- [Direction]: Review the material and extract every line in which the word "part" occurs.

»»

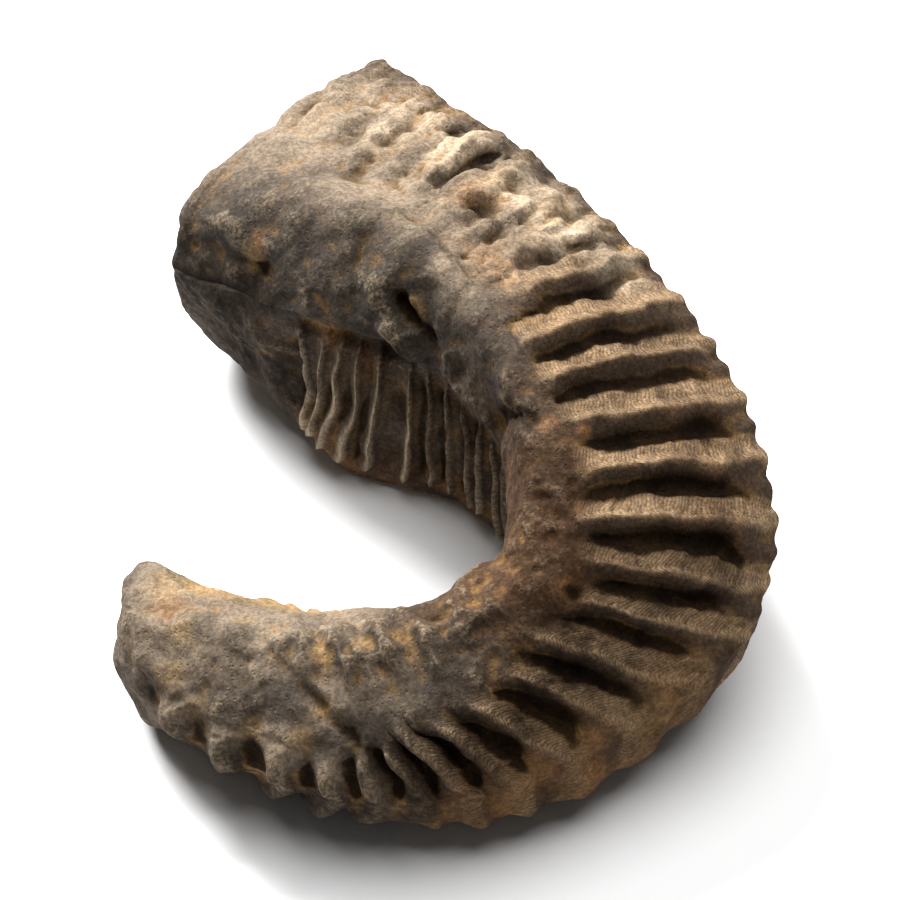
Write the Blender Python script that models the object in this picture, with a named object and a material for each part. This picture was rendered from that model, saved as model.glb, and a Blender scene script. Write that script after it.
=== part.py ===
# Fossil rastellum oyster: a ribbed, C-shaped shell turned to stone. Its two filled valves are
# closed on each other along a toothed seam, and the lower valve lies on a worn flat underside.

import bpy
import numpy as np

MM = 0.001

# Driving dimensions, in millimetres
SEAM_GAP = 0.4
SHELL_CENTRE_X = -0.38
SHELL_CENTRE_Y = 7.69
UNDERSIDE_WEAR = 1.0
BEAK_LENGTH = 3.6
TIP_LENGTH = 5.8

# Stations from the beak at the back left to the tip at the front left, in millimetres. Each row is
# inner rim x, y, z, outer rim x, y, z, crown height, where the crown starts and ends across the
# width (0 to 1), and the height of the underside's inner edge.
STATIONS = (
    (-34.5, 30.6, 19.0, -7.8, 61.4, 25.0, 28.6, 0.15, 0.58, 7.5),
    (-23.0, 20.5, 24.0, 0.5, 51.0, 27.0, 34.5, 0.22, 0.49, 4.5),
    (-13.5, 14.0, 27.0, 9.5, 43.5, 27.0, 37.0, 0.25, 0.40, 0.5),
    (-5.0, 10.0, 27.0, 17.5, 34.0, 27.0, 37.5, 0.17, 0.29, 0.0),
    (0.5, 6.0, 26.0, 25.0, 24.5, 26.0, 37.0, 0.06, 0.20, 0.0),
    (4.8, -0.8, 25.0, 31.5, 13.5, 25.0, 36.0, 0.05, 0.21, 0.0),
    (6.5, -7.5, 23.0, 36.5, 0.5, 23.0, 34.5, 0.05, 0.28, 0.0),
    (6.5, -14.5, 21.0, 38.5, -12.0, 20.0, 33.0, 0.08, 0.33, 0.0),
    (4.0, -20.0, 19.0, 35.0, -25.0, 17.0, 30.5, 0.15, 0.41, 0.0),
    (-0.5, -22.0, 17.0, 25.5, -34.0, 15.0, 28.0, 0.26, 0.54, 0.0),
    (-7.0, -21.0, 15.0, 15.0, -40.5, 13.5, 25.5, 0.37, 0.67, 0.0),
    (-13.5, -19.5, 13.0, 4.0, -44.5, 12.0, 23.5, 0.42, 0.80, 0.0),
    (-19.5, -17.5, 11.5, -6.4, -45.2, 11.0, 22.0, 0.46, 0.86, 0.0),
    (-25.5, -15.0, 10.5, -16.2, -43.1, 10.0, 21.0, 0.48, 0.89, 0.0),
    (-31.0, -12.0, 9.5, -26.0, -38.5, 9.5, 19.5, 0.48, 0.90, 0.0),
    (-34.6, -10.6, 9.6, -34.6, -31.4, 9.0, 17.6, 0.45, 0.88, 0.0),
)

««

- [Result of this exercise]:
Write the Blender Python script that models the object in this picture, with a named object and a material for each part. This picture was rendered from that model, saved as model.glb, and a Blender scene script. Write that script after it.
=== part.py ===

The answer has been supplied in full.